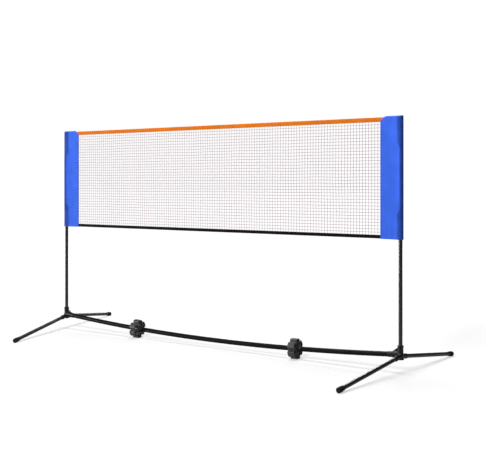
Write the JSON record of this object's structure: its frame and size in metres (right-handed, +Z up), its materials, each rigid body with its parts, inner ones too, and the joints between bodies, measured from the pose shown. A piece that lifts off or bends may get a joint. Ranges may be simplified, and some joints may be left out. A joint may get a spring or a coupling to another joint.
{
  "type": "portable badminton net",
  "caption": "Free-standing badminton net on telescopic poles, with splayed tube feet, a bowed ground bar on support wheels, and cloth sleeves that slip over the poles.",
  "frame": {"origin": "on the floor, half way between the two poles", "axes": "+X along the net towards the right pole, +Y across the net to the back, +Z up"},
  "size_m": [3.0262, 1.2648, 1.55],
  "materials": {
    "frame_tube": "satin black powder coat",
    "pole_tube": "satin dark grey powder coat",
    "black_plastic": "moulded, fine texture",
    "wheel_plastic": "moulded, fine texture",
    "foot_rubber": "moulded rubber",
    "nylon": "natural nylon",
    "steel_ferrule": "zinc plated",
    "blue_cloth": "woven polyester",
    "orange_tape": "woven tape",
    "black_tape": "woven tape",
    "netting": "knotted twine"
  },
  "bodies": {
    "base": {"bar_ferrule": "steel_ferrule", "left_hub": "black_plastic", "left_outer_bar": "frame_tube", "left_inner_bar": "frame_tube", "left_wheel_coupler": "black_plastic", "left_wheel_stop_ring": "black_plastic", "left_lower_pole": "pole_tube", "left_pole_collet": "nylon", "left_front_leg": "frame_tube", "left_front_foot": "foot_rubber", "left_back_leg": "frame_tube", "left_back_foot": "foot_rubber", "right_hub": "black_plastic", "right_outer_bar": "frame_tube", "right_inner_bar": "frame_tube", "right_wheel_coupler": "black_plastic", "right_wheel_stop_ring": "black_plastic", "right_lower_pole": "pole_tube", "right_pole_collet": "nylon", "right_front_leg": "frame_tube", "right_front_foot": "foot_rubber", "right_back_leg": "frame_tube", "right_back_foot": "foot_rubber"},
    "left_mast": {"left_upper_pole": "pole_tube", "left_pole_bush": "nylon", "left_pole_cap": "black_plastic"},
    "left_roller": {"left_wheel": "wheel_plastic"},
    "left_lock": {"left_lock_ring": "black_plastic"},
    "right_mast": {"right_upper_pole": "pole_tube", "right_pole_bush": "nylon", "right_pole_cap": "black_plastic"},
    "right_roller": {"right_wheel": "wheel_plastic"},
    "right_lock": {"right_lock_ring": "black_plastic"},
    "net": {"netting": "netting", "top_tape": "orange_tape", "bottom_tape": "black_tape", "left_net_sleeve": "blue_cloth", "left_sleeve_crown": "blue_cloth", "right_net_sleeve": "blue_cloth", "right_sleeve_crown": "blue_cloth"}
  },
  "joints": [
    {"name": "left_pole_height", "type": "slide", "parent": "base", "child": "left_mast", "axis": [0, 0, 1], "range_m": [-0.55, 0]},
    {"name": "right_pole_height", "type": "slide", "parent": "base", "child": "right_mast", "axis": [0, 0, 1], "range_m": [-0.55, 0]},
    {"name": "net_lift", "type": "slide", "parent": "left_mast", "child": "net", "axis": [0, 0, 1], "range_m": [0, 0.8]},
    {"name": "left_wheel_turn", "type": "hinge", "parent": "base", "child": "left_roller", "pos_m": [-0.663, 0, 0.06689], "axis": [0.9992, 0, -0.0404], "continuous": true},
    {"name": "left_pole_lock", "type": "hinge", "parent": "base", "child": "left_lock", "pos_m": [-1.385, 0, 0.86], "axis": [0, 0, 1], "range_deg": [0, 90]},
    {"name": "right_wheel_turn", "type": "hinge", "parent": "base", "child": "right_roller", "pos_m": [0.663, 0, 0.06689], "axis": [0.9992, 0, 0.0404], "continuous": true},
    {"name": "right_pole_lock", "type": "hinge", "parent": "base", "child": "right_lock", "pos_m": [1.385, 0, 0.86], "axis": [0, 0, 1], "range_deg": [0, 90]}
  ],
  "couplings": [
    {"joint": "right_pole_height", "follows": "left_pole_height", "ratio": 1}
  ]
}
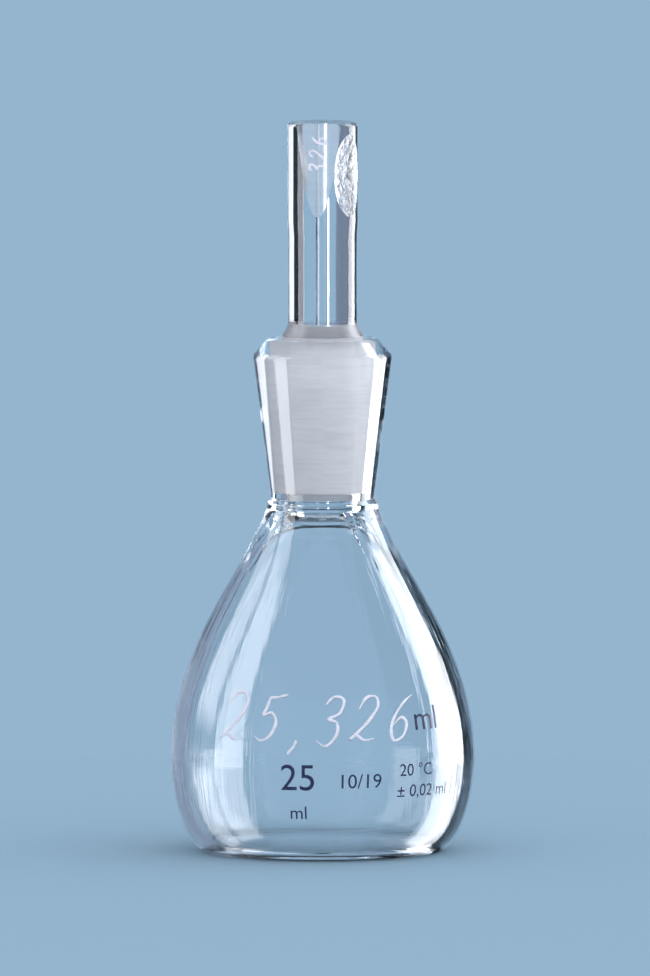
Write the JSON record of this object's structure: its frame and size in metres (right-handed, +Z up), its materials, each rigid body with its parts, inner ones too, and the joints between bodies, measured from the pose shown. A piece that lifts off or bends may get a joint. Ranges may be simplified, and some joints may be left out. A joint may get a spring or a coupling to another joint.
{
  "type": "pycnometer",
  "caption": "Pear-shaped glass density bottle with a tapered neck and a ground cone stopper that has a capillary through it.",
  "frame": {"origin": "centre of the ring that the bottle stands on", "axes": "+Z up along the bottle's axis; the marked side faces -Y"},
  "size_m": [0.0378, 0.0378, 0.0906],
  "materials": {
    "bottle_glass": "clear, polished, with a fine-ground socket",
    "stopper_glass": "clear, polished, with a fine-ground cone and matt grip hollows"
  },
  "bodies": {
    "bottle": {"bottle": "bottle_glass"},
    "stopper": {"stopper": "stopper_glass"}
  },
  "joints": [
    {"name": "stopper_lift", "type": "slide", "parent": "bottle", "child": "stopper", "axis": [0, 0, 1], "range_m": [0, 0.036]}
  ]
}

+++++

THE EXERCISE – Set down the listing above in full, please, exactly as it appears.

SOLUTION FOR THIS PROBLEM –
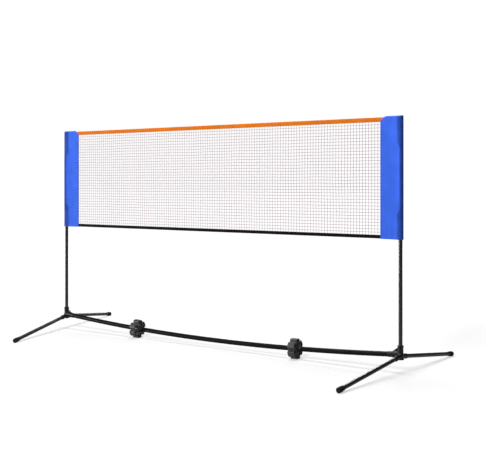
Write the JSON record of this object's structure: its frame and size in metres (right-handed, +Z up), its materials, each rigid body with its parts, inner ones too, and the joints between bodies, measured from the pose shown. A piece that lifts off or bends may get a joint. Ranges may be simplified, and some joints may be left out. A joint may get a spring or a coupling to another joint.
{
  "type": "portable badminton net",
  "caption": "Free-standing badminton net on telescopic poles, with splayed tube feet, a bowed ground bar on support wheels, and cloth sleeves that slip over the poles.",
  "frame": {"origin": "on the floor, half way between the two poles", "axes": "+X along the net towards the right pole, +Y across the net to the back, +Z up"},
  "size_m": [3.0262, 1.2648, 1.55],
  "materials": {
    "frame_tube": "satin black powder coat",
    "pole_tube": "satin dark grey powder coat",
    "black_plastic": "moulded, fine texture",
    "wheel_plastic": "moulded, fine texture",
    "foot_rubber": "moulded rubber",
    "nylon": "natural nylon",
    "steel_ferrule": "zinc plated",
    "blue_cloth": "woven polyester",
    "orange_tape": "woven tape",
    "black_tape": "woven tape",
    "netting": "knotted twine"
  },
  "bodies": {
    "base": {"bar_ferrule": "steel_ferrule", "left_hub": "black_plastic", "left_outer_bar": "frame_tube", "left_inner_bar": "frame_tube", "left_wheel_coupler": "black_plastic", "left_wheel_stop_ring": "black_plastic", "left_lower_pole": "pole_tube", "left_pole_collet": "nylon", "left_front_leg": "frame_tube", "left_front_foot": "foot_rubber", "left_back_leg": "frame_tube", "left_back_foot": "foot_rubber", "right_hub": "black_plastic", "right_outer_bar": "frame_tube", "right_inner_bar": "frame_tube", "right_wheel_coupler": "black_plastic", "right_wheel_stop_ring": "black_plastic", "right_lower_pole": "pole_tube", "right_pole_collet": "nylon", "right_front_leg": "frame_tube", "right_front_foot": "foot_rubber", "right_back_leg": "frame_tube", "right_back_foot": "foot_rubber"},
    "left_mast": {"left_upper_pole": "pole_tube", "left_pole_bush": "nylon", "left_pole_cap": "black_plastic"},
    "left_roller": {"left_wheel": "wheel_plastic"},
    "left_lock": {"left_lock_ring": "black_plastic"},
    "right_mast": {"right_upper_pole": "pole_tube", "right_pole_bush": "nylon", "right_pole_cap": "black_plastic"},
    "right_roller": {"right_wheel": "wheel_plastic"},
    "right_lock": {"right_lock_ring": "black_plastic"},
    "net": {"netting": "netting", "top_tape": "orange_tape", "bottom_tape": "black_tape", "left_net_sleeve": "blue_cloth", "left_sleeve_crown": "blue_cloth", "right_net_sleeve": "blue_cloth", "right_sleeve_crown": "blue_cloth"}
  },
  "joints": [
    {"name": "left_pole_height", "type": "slide", "parent": "base", "child": "left_mast", "axis": [0, 0, 1], "range_m": [-0.55, 0]},
    {"name": "right_pole_height", "type": "slide", "parent": "base", "child": "right_mast", "axis": [0, 0, 1], "range_m": [-0.55, 0]},
    {"name": "net_lift", "type": "slide", "parent": "left_mast", "child": "net", "axis": [0, 0, 1], "range_m": [0, 0.8]},
    {"name": "left_wheel_turn", "type": "hinge", "parent": "base", "child": "left_roller", "pos_m": [-0.663, 0, 0.06689], "axis": [0.9992, 0, -0.0404], "continuous": true},
    {"name": "left_pole_lock", "type": "hinge", "parent": "base", "child": "left_lock", "pos_m": [-1.385, 0, 0.86], "axis": [0, 0, 1], "range_deg": [0, 90]},
    {"name": "right_wheel_turn", "type": "hinge", "parent": "base", "child": "right_roller", "pos_m": [0.663, 0, 0.06689], "axis": [0.9992, 0, 0.0404], "continuous": true},
    {"name": "right_pole_lock", "type": "hinge", "parent": "base", "child": "right_lock", "pos_m": [1.385, 0, 0.86], "axis": [0, 0, 1], "range_deg": [0, 90]}
  ],
  "couplings": [
    {"joint": "right_pole_height", "follows": "left_pole_height", "ratio": 1}
  ]
}
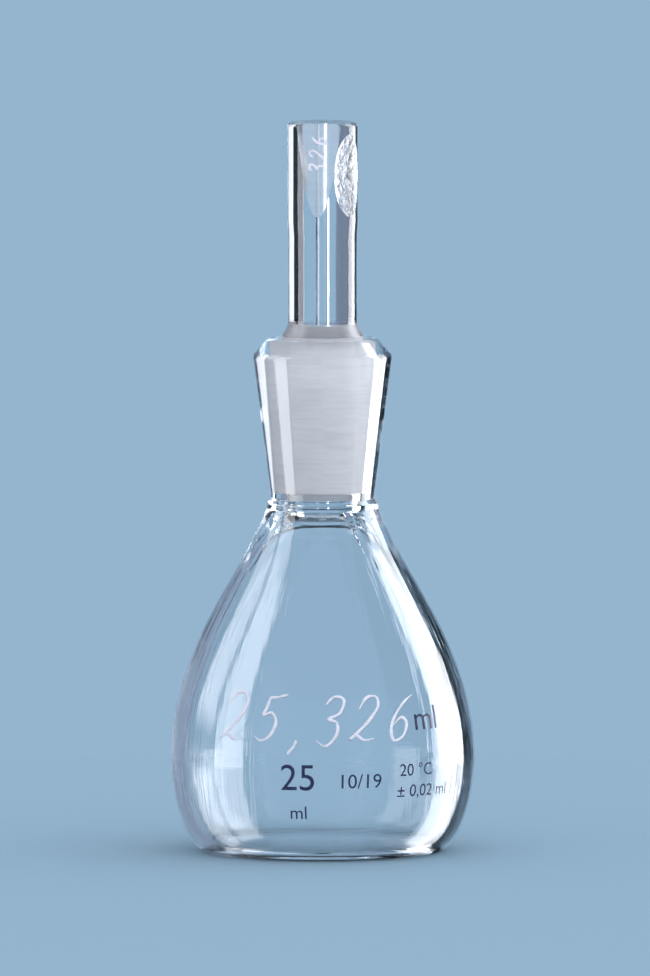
Write the JSON record of this object's structure: its frame and size in metres (right-handed, +Z up), its materials, each rigid body with its parts, inner ones too, and the joints between bodies, measured from the pose shown. A piece that lifts off or bends may get a joint. Ranges may be simplified, and some joints may be left out. A joint may get a spring or a coupling to another joint.
{
  "type": "pycnometer",
  "caption": "Pear-shaped glass density bottle with a tapered neck and a ground cone stopper that has a capillary through it.",
  "frame": {"origin": "centre of the ring that the bottle stands on", "axes": "+Z up along the bottle's axis; the marked side faces -Y"},
  "size_m": [0.0378, 0.0378, 0.0906],
  "materials": {
    "bottle_glass": "clear, polished, with a fine-ground socket",
    "stopper_glass": "clear, polished, with a fine-ground cone and matt grip hollows"
  },
  "bodies": {
    "bottle": {"bottle": "bottle_glass"},
    "stopper": {"stopper": "stopper_glass"}
  },
  "joints": [
    {"name": "stopper_lift", "type": "slide", "parent": "bottle", "child": "stopper", "axis": [0, 0, 1], "range_m": [0, 0.036]}
  ]
}